Eu nunca quis entender o meu zoológico de amigos e colegas juristas do Movimento Direito Alternativo (MDA), hoje moribundo. Nele habitavam e habitam tucanos, bichos-preguiça, tamanduás, tatus, pacas, serpentes, porcos-espinhos, hienas, mas também veados, garças e pavões. Eis o ambiente no qual a seletiva luta por reprodução comporta à sua maneira ornitorríntica, sístoles e diástoles, diásporas e anátemas.
Nesse chão histórico eu vou brigando comigo mesmo, evidente, afinal, minha geração não somente foi derrotada. Deu uma ajudazinha nada desprezível e, pior, continua posando de vanguarda. O tempo de certezas absolutas não me aproveita, por certo. Azar meu não ser crente. Difícil um retorno possível a um tempo menos convulso.
Talvez eu finja, com maior dificuldade que meus amigos, sonhar a mesma sociabilidade d’outrora. Desafio hercúleo e tarefa impossível? Não. Afinal, a rica diversidade parece exigir o exercício da divergência e na tolerância. Sobretudo a permanência do indivíduo. Um resquício da educação cristã, por certo.
Os iguais ou assemelhados se aglutinam ou se toleram sob certas delimitações territoriais. A sobrevivência difere nas afinidades eletivas, do gozo na crença de estar do lado bom da história a um leque de identidades racionalizadas em nome de ideologias grandiloquentes e confrarias de impactos mais imediatos. São mecanismos conhecidos de autodefesa, acirrados no paroxismo das inseguranças.
Fico com dois exemplos mais evidentes do que não entendo em boa parte do meu zoológico fraterno, mas busco compreender, por mim mesmo, sem a ajuda de quaisquer dos observados. Antes, uma nota intempestiva.
A análise é projeto singular. Parte do indivíduo e foge dos juízes do mundo. Fora do divã a pergunta do título (me ajuda?) é armadilhosa. Pressupõe um observador analisado, pleno, catapultado (sabe lá Deus como e por quem) ao alto dos mirantes – intelectual, político e moral, apto a exercer, com benevolência suprema e virtudes superiores o ato de entender ou instigar discernimento no Outro. Vale dizer, a quase exclusiva missão de entender um ser que não se faz entender perante dada tribo ou aldeias pressupostamente próximas ou vizinhas.
1•) O garantismo duplamente tardio dos liberais periféricos no qual desconectam-se interesses e formas jurídicas.
2°)A insistente retórica do progresso dissociada na recorrente adesão acrítica ao populismo lulopetista.
O garantismo jurídico (e político) nos permitiu ensaiar a construção imaginária de uma sociabilidade outra que não a escravista, embora sob os tapetes históricos diferenciadamente rotos, agora evidenciados nas desilusões diretamente proporcionais às ilusões reproduzida pelos leguleios tupiniquins. Da subsunção da ordem social à ordem jurídica e vice-versa. Deu no que deu.

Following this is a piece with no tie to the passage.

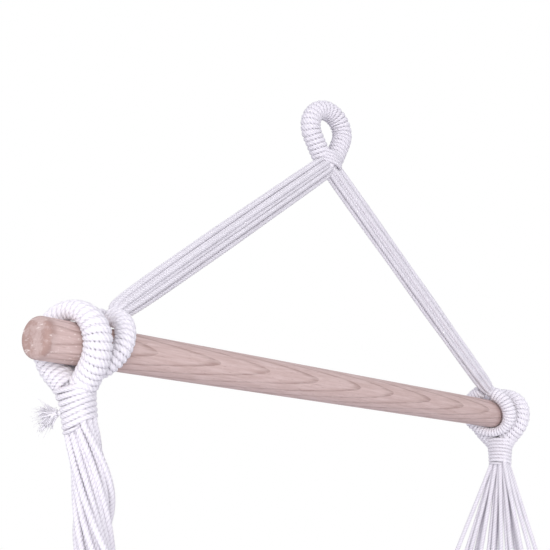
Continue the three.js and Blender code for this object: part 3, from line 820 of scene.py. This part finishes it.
def build_arm(side, sign, bare_front):
    """An arm: its ring, and its cords from there up to the neck."""
    centre = bar_middle + (sign * RING_REACH, 0, 0)
    leg = build_ring(side, sign, centre, bare_front)
    towards_neck = np.array([-sign * math.sin(RING_TILT), 0, math.cos(RING_TILT)])
    stem_start = centre + towards_neck * RING_LEGS_DROP - Y_WAY * ARM_FORWARD
    along_arm = unit(knot - stem_start)
    lower = stem_start + along_arm * RING_STEM_LENGTH
    upper = knot - along_arm * ARM_TOP_GAP
    rise = upper - lower
    across = np.cross(Y_WAY, along_arm)

    def offset(spot, flare):
        wide = (ARM_TIGHT_SPREAD + (ARM_WIDE_SPREAD - ARM_TIGHT_SPREAD) * flare) / 2
        deep = (ARM_TIGHT_SPREAD + (ARM_DEEP_SPREAD - ARM_TIGHT_SPREAD) * flare) / 2
        return across * spot[0] * wide + Y_WAY * spot[1] * deep

    spots = circle_shares(ARM_CORDS, 0.5, 1)
    spots += circle_shares(ARM_INNER_CIRCLE_CORDS, 0, ARM_INNER_REACH_SHARE) + [(0, 0)]
    for index, spot in enumerate(spots):
        points = [
            leg + offset(spot, 0) * 0.45,
            stem_start + offset(spot, 0) * 0.65,
            lower + offset(spot, 0),
            *[lower + rise * share + offset(spot, flare) for share, flare in ARM_FLARE_SHARES],
            knot - along_arm * 0.012 + offset(spot, 0.95),
            knot - along_arm * 0.001 + offset(spot, 1) * 0.75,
            knot + offset(spot, 1) * 0.5 + (0, 0, 0.011),
        ]
        if index < ARM_CORDS:
            name = f"{side}_arm_strand_{index + 1}"
            replaced = [f"{side}_arm_cord_{index + 1}"]
        else:
            name = f"{side}_arm_inner_strand_{index + 1 - ARM_CORDS}"
            replaced = []
        piece, route = laid_cord(name, rounded(points), Y_WAY, None, replaced, index)
        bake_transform(piece)


# The seat's side edge, in the plane of one side of the harness
edge_front = np.array([0, -SEAT_FRONT[0], -SEAT_FRONT[1]])
edge_middle = np.array([0, -SEAT_MIDDLE[0], -SEAT_MIDDLE[1]])
edge_back = np.array([0, SEAT_BACK[0], -SEAT_BACK[1]])
edge_bend = edge_middle * 2 - (edge_front + edge_back) / 2
edge_line = Line(bezier(edge_front, edge_bend, edge_back))


def edge_at(share):
    return edge_line.at(share * edge_line.length), edge_line.tangent(share * edge_line.length)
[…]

Sustos e surtos com a dissolução progressiva da ordem liberal-constitucional sob o estado do direito da direita, sem a menor consideração com algo “natural”: o Capital e o capitalismo, já não somente consolidados há dois séculos, mas hoje em progressiva rejeição mundial diante do mercado canibalizado financeiramente.
Outro limite meu no entender dos meus amigos, colegas, ou ex-amigos e ex-colegas (pois que as polarizações, reais ou fictícias produziram em alguns deles distanciamento, desprezo, ódio) refere-se a uma curiosa e oportunista aproximação entre liberais e esquerda tradicionais em face do caráter pressuposto e “inequívoco” fascista (e genocida) do governo Bolsonaro.
Uma aproximação alicerçada em pés de barro. Os das culturas liberal e socialista desatualizadas, desprovidas de autocríticas sobre as dissociações entre usuários e práticas daqueles protagonistas com consequentes distorções na luta social.
Não chegamos ao vazio da política e à descrença em políticos, instituições e ideias sem a participação repetida de posturas em nome da liberdade e da igualdade, negando-as e traindo-as, por ingenuidade ou covardia. Ultraconservadores no poder é uma coisa. Outra coisa é o avanço da extrema direita quase sem oposição com movimentos sociais fortes, dissolvidos pelas mãos dadas da direita e da esquerda tradicionalistas.
Ter alguma consciência dessa fragmentação que a nos estilhaça parece aconselhável para uma reinvenção de alternativas. Então: ajudem-me!